I didn't do that last time because it felt like too much work, but the difference when you do it is staggering. There is one big reason for this -- she believes when you see the sheer volume of similar items you have in one place, it changes the way you look at what you love and really want to keep. She's right.
I started with the t-shirts. Just MY t-shirts. I think I counted 50-something? I usually only wear t-shirts at home or in bed so why I have so many is beyond me. The reason I love the way Kondo thinks is that her process is simple. It's not about what you've worn in the last six months, it's not about what fits perfectly, it's not about what you want to fit into again…it's purely about what you LOVE.
Does the shirt with paint stains on it from high school bring you joy? I have one that does. I kept it. Does the shirt that's stretched out and ugly bring you joy because it sparks a happy memory or it's super comfy? Keep it.
I laid them all out on the bed and this is what I'm talking about -- I don't need this many t-shirts!:
I found I loved about half of mine -- not because I was like OMG THIS T-SHIRT IS AMAZING but more because it just made me happy to wear. It is SO much easier to decide what to keep when you look at it that way. I used to think about what I wanted to get rid of. Now I decide what I'm going to keep. It's different, I promise you.
I did the same for my sweaters, pants, even socks. Then I tackled the biggest section -- the hanging shirts:
I got rid of about 60 shirts. I went through them on the bed and then hung them all back up, and then went through them again and grabbed at least ten more to discard (when I say discard I mean donate or sell).
The mantra in your head the whole time should be do you love it? I've added a second question too, and that's is it useful? I mean, we need to be smart about this. You don't adore everything in your house, but if it serves a purpose and you use it -- you keep it.
As I went through the clothes that's what I asked myself as I touched every item. It works.
I started with the t-shirts and folded items:
As I waited for a few items to get washed I went through the Bub's closet and dresser:
Then finally tackled my hanging clothes:
It is such a good feeling my friends. Your mindset changes over time and now when I'm out shopping I bring a lot less home.

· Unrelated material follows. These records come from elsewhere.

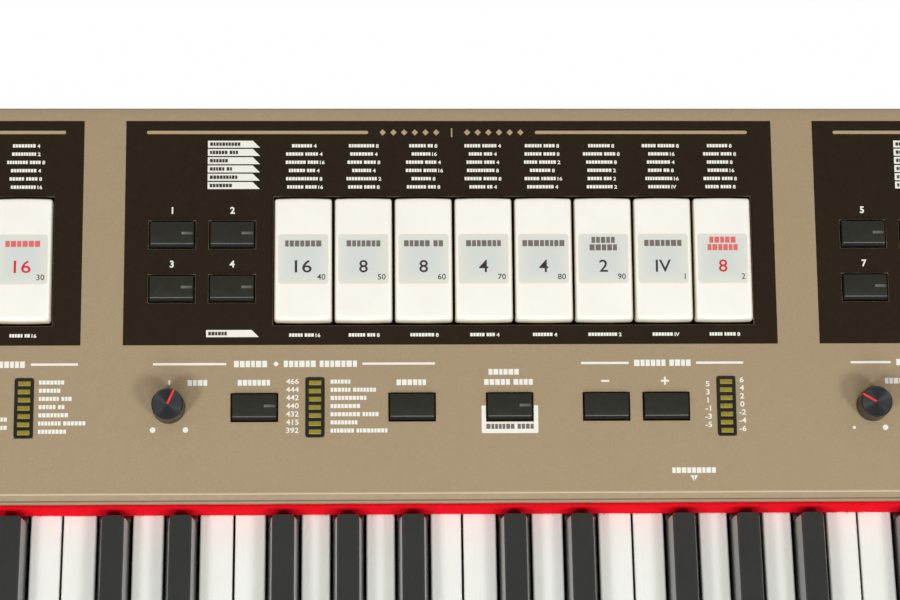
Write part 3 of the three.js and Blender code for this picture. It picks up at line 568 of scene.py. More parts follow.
for octave in range(keyStyle["octaves"]):
    makeWhiteKeys(octave)
print("white keys made")

# Black keys
sharpStyle = {
    "base": 12.8, "top": 9.1, "noseLean": 8.5, "rearLean": 0.3, "rearReach": 2.4, "round": 0.6,
    "rearRound": 0.3, "cornerPlan": 1.5, "foot": 1.2, "railFront": 6, "strip": 5, "railGap": 0.2,
}


def sharpRings(middle, front, rear, under, bedTop, top):
    # rings that rise from the foot, lean in to the narrow top and round over its edge
    s = sharpStyle
    turn = np.radians([0, 30, 60, 90])
    level = np.concatenate([[under, bedTop, bedTop + s["foot"]],
                            top - s["round"] * (1 - np.sin(turn)), [top]])
    share = np.clip((level - bedTop) / (top - bedTop), 0, 1)
    over = np.concatenate([[0, 0, 0], 1 - np.cos(turn), [1.6]])  # how far the edge has rounded in
    half = s["base"] / 2 - share * (s["base"] - s["top"]) / 2 - over * s["round"]
    y0 = front + share ** 1.15 * s["noseLean"] + over * s["round"] * 1.5
    y1 = rear - share * s["rearLean"] - over * s["rearRound"]
    corner = s["cornerPlan"] - over * 0.3
    rings = roundedRings(half, (y1 - y0) / 2, corner, level, (y0 + y1) / 2)
    rings[..., 0] += middle
    return rings


# how much each ring glosses, from the foot up, and each point round it: flanks and rear, but not the nose
glossRings = np.array([1, 1, 1, 1, 1, 0.5, 0, 0])
glossCorners = np.array([0, 0, 0.2, 0.6, 1] + [1] * 10 + [1, 0.6, 0.2, 0, 0])


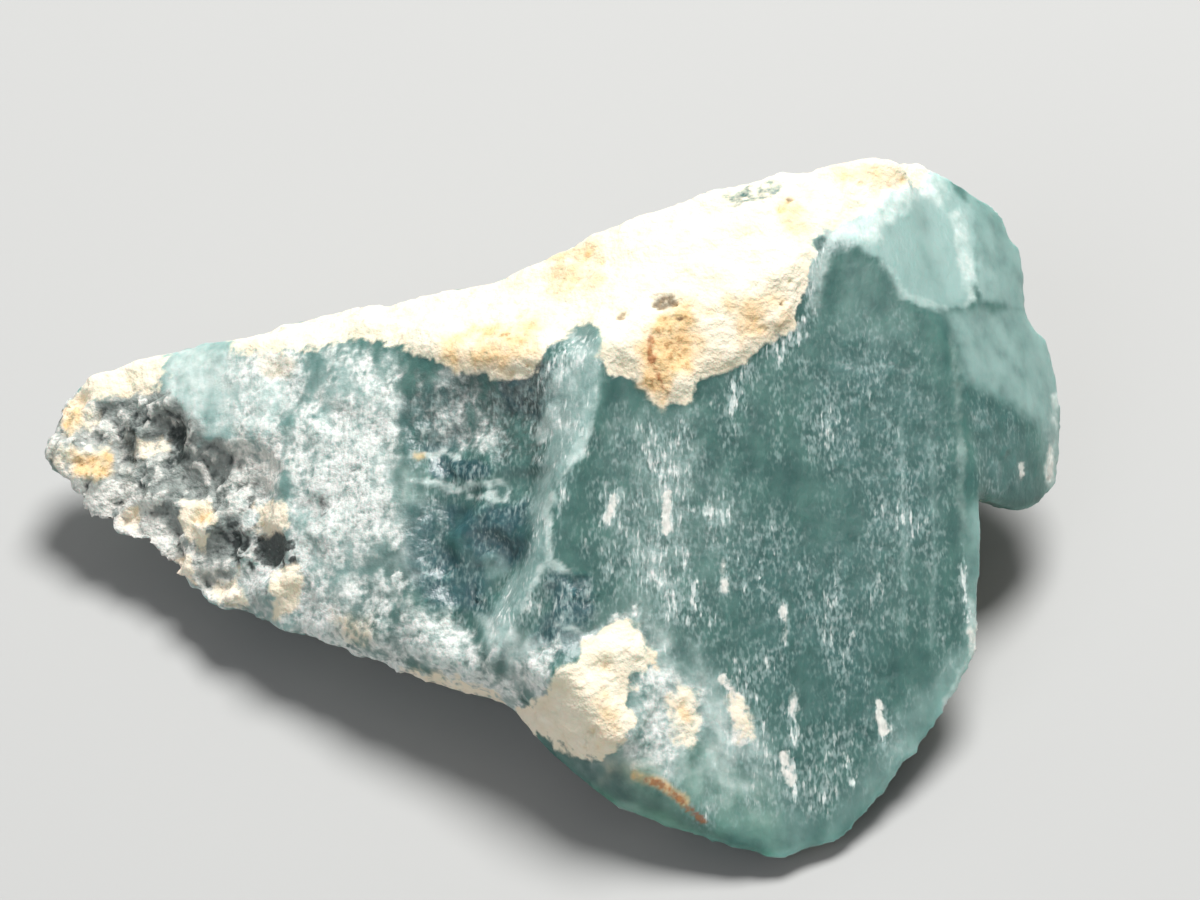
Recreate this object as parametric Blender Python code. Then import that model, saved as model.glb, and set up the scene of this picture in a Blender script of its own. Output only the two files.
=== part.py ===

It has to be something I LOVE and I have to know what I'll do with it -- when it comes to decor that means I need to be able to bring it in the house and know exactly where it's going to go.
Kondo talks about a specific method of folding clothes -- she goes so far as to fold underwear and socks but I don't think I'll ever get to that point. But I've actually always used her method for our shirts. I was ahead of the game for once! Ha!
If you watch a video of how to do this, it seems to take forever. Here are the basic steps:
1. Lay the shirt face down towards you.
2. Fold the sides in (if sleeves are long fold them down the length).
3. Bring the bottom of the shirt up and fold.
4. Fold one more time into thirds.
The Konmari method actually folds it twice after that third picture -- so the shirt is even skinnier. I don't do that because I think it takes up more space in a drawer (folding in in two is less thick and takes up less vertical space).
Changing the way you fold clothes sounds trivial, I know. But there are two reasons I've always done it this way -- first, you can fit a TON more in your drawers:
I have nearly 30 t-shirts in this drawer and can easily fit another ten.
The biggest reason I fold and place them in drawers like this is that you can see the shirts. When you fold them and place them in the drawer you have to lift them up to find the one you want, then the pile gets tossed around. This stays so much nicer. I can attest to it. :)
As I said, her folding method looks tedious when you see it in pictures and videos (ain't nobody got time for that crosses my mind) but I have it down to seconds for each shirt. I use both hands and flip the sleeves and sides back, lay it down either on a surface or my chest, fold it in half, then one more time. It takes no time at all.
I will share more about the Konmari process as I go through it -- have you read this book? Did you change the way you folded clothes? Do you fold your socks? (Gotta admit, it does look really nice!) I'm hooked on this book and it has completely changed the way I look at clutter in our house.